When to Start Spelling Instruction with Your Kids
Do you know when to start spelling instruction?
And no, it’s not straight from the beginning at the same time as you start reading or phonics lessons.
You should begin spelling instruction when your child is reading well or at least halfway through phonics lessons – and by that, I mean the phonics books.
There are three reasons for this.
Phonics and Spelling Teach the Same Subject
Phonics and spelling teach the same lessons from two different angles. Phonics is aimed at getting kids to translate when they see on the page into words.
Spelling teaches kids to translate the words they hear into writing.
To read, kids need a handle on the rules of phonics.
To spell, kids need a handle on the rules of spelling.
Although I’ve found for my own kids, it’s harder to spell than it is to read. In the same way that’s, it’s easier to translate from a foreign language into your own language than it is to come up with the words on the spot.
In reading, kids look at the words and translate the words into sounds. And it doesn’t require a huge amount of effort to do so.
In spelling, kids need to translate the sounds into letters. Should they use ph or f to spell fat?
Remember, by teaching one, you’re teaching the other. So when you’re teaching your kids to read, you’re also teaching them to spell.
Prevent Curriculum Overload
Too many homeschool programs weigh down your homeschool and make it hard to homeschool.
I’ve found the kids and I are much more enthusiastic about sitting down and doing the work when we don’t have a gigantic pile of material for us to work through.
If you’re completing a spelling and a phonics curriculum at the same time, you’re doing double duty.
And I loathe double duty.
The kids don’t learn any better from us spelling hours and hours on phonics and spelling.
Instead, they wear out and just want to leave the table and play video games.
But if you’re completing one at a time, then kids still have educational energy left when they leave the table.
They’ll take off to write stories, read books, and explore the world.
They’ll use the skills you’re using during their everyday life.
Not only will this allow them to improve their reading and writing dramatically, but it will also increase their enthusiasm for learning.
Kids Need Fine Motor Skills to Write
The third reason to wait for spelling instruction is that kids need fine motor skills to write. And often young kids are just not up to a large amount of writing.

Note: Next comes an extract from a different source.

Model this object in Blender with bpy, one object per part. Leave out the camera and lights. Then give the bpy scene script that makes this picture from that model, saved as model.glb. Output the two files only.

You can use letter tiles, magnetic letters, and chanting to study spelling. But ultimately, at some point, kids will need to write their spelling words down.
And for a young child, just learning to write their letters, it’s hard to sit down and remember how to form an a to spell apple.
It’s too much going on at once.
So if you’re debating on when to start spelling instruction, it’s best to wait.
Wait until the children have covered phonics and are reading well. Give yourself sanity and a shorter homeschool for the kids.
You’ll be rewarded with cheerful kids who are more eager to sit down and do the work when they know they won’t be trapped at the table for hours.
Your kids will have the fine motor skills they need to write their spelling words down on a piece of paper.
To answer the question of when to start spelling instruction, wait until your children have finished phonics and are reading well.
And then begin teaching spelling to your children.
Such freeing advice!
I tried to start to early with one of my children, and it led to nothing but frustration. You are so right, Sara, that you don’t have to start spelling on Day 1 of Kindergarten.
If I’d only known that back then!
That should read ‘too’ early. I do know the correct usage of to/two/too! 🙂 Ha.